If you replace extends with super, you can add new Base().
List<? extends Base> means "a list that holds instances of any subclass of Base (or Base itself). But it cannot hold instances of two different subclasses.
If you want your list to hold Base and Derived, then use List<Base>. But note that it cannot be later cast to List<Derived>
Just make it
List<Base> list = new ArrayList<Base>();
You shouldn't use wildcards when you know the actual type... just when you're being provided with something with an unknown type.
In such cases, ? extends Base means that the List is only allowed to contain some specific subtype of Base, but you don't know which subtype that is. Because of that, you can't add anything but null to the list.
You can try reading ? as something:
List<? extends Base>
This is "List of something that extends Base". So it is clear that you cannot add a Base (just as you cannot add an Object to a List<String> even when String extends Object.
What you can do in your case is:
List<? super Base>
This is "List of something that is extended by Base". So you can add a Base there (just as you can add a String to a List<Object>, because Object is extended by String.
I think this is a design of Java Generics.

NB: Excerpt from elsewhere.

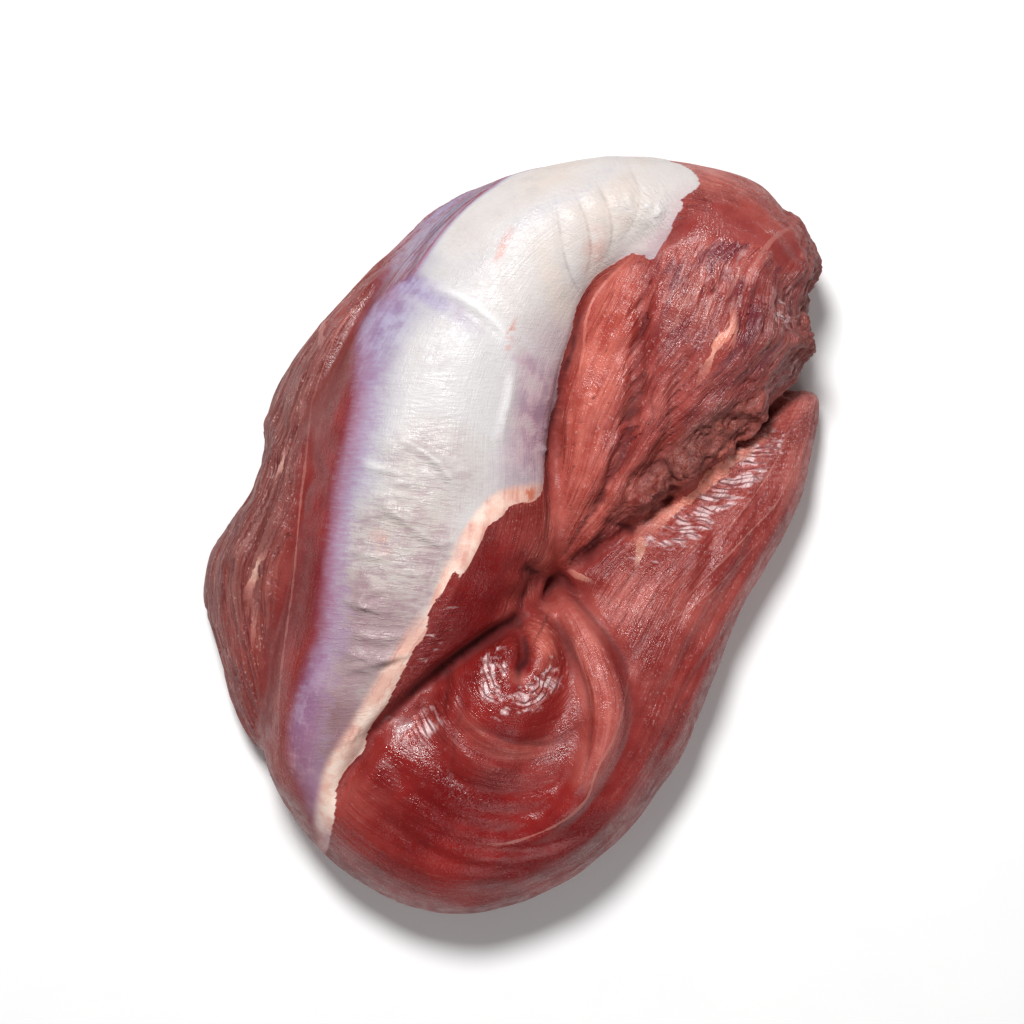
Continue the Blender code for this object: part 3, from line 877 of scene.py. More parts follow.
def emboss(obj):
    """Presses the folds into the upper side and raises the ridges, each fading out at its ends."""
    points, normals = read_skin(obj)
    lines = [(line, -depth, width) for line, depth, width in FOLDS]
    lines += [(arc(*ring), -RING_DEPTH, RING_WIDTH) for ring in BEND_RINGS]
    lines += RIDGES
    lift = np.zeros(len(points))
    for line, height, width in lines:
        lift += ridge(points, line, width, height, FOLD_END)
    points[:, 2] += lift * facing_up(normals)
    write_skin(obj, points)


def roughen(obj):
    """Low unevenness all over, and coarser lumps where the muscle was cut."""
    points, normals = read_skin(obj)
    lift = layers(points, UNEVEN)
    for x, y, radius, height, spacing in ROUGH:
        gap = from_spot(points, x, y)
        near = gap < radius
        zone = np.clip(ZONE_FADE * (1 - gap[near] / radius), 0, 1)
        lift[near] += height * zone * lumps(points[near], spacing)
    write_skin(obj, points + normals * lift[:, None])


def cut_foot(obj):
    """Slices the underside off flat at z = 0, where the meat's weight spreads it on the counter."""
    bm = open_mesh(obj)
    everything = bm.verts[:] + bm.edges[:] + bm.faces[:]
    cut = bmesh.ops.bisect_plane(
        bm, geom=everything, dist=FOOT_MERGE, plane_co=(0, 0, 0), plane_no=(0, 0, -1), clear_outer=True
    )
    edges = [e for e in cut["geom_cut"] if isinstance(e, bmesh.types.BMEdge)]
    bmesh.ops.triangle_fill(bm, edges=edges, use_beauty=True)
    bmesh.ops.recalc_face_normals(bm, faces=bm.faces)
    close_mesh(obj, bm)


def fit_to_box(obj):
    """Brings the skin to the model's own box, with its foot level at z = 0."""
    points, _ = read_skin(obj)
    points[:, 2] = np.where(points[:, 2] < FOOT_BAND, 0, points[:, 2])
    low, high = points.min(axis=0), points.max(axis=0)
    box_low, box_high = (np.array(corner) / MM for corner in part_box("tenderloin"))
    write_skin(obj, box_low + (points - low) * (box_high - box_low) / (high - low))


def build_skin(shape, lofts):
    bm = bmesh.new()
    for rings, poles, _ in lofts:
        add_muscle(bm, rings, poles)
    for tag in TAGS:
        add_tag(bm, *tag)
    bmesh.ops.recalc_face_normals(bm, faces=bm.faces)
    obj = mesh_object("meat", bm)
    fuse(obj, shape.grain)
    soften(obj, BLENDS, SOFTEN_PASSES)
    emboss(obj)
    roughen(obj)
    fuse(obj, shape.grain)
    soften(obj, (), LAST_PASSES)
    cut_foot(obj)
    fit_to_box(obj)
    return obj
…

The wildcard ? extends Base is compiled to mean that the collection reference can point to a collection object that can hold any ( and all ) types that extend Base.You can write like this as well :
List<? extends Base> _listBaseSubtypes = new ArrayList<Derived>();
Now , with the above line , if you think about it , the below will be obviously an error :
_listBaseSubtypes.add(new Base());
I think Java designers decided to allow the first line of code as valid. In order to avoid the runtime error that the second line of code can cause , it is caught at compile time.
Having said that , the question that comes to mind is : What type of object should be allowed to be added into the collection , given the fact that the actual collection object can be a collection of 'any' derived type ?
Because you can derive as many types as you want , and there cannot be found a single type that is assignment compatible with the type held in the actual collection object ( remember , the collection object could be declared to hold 'any' derived type ) , the simple answer to the question is : None. So , you cannot add any object into the collection through the add interface, because for any object that you may try passing into the add method , there will be complier objection raised on the reason that this type is not compatible with the type that the actual collection object holds.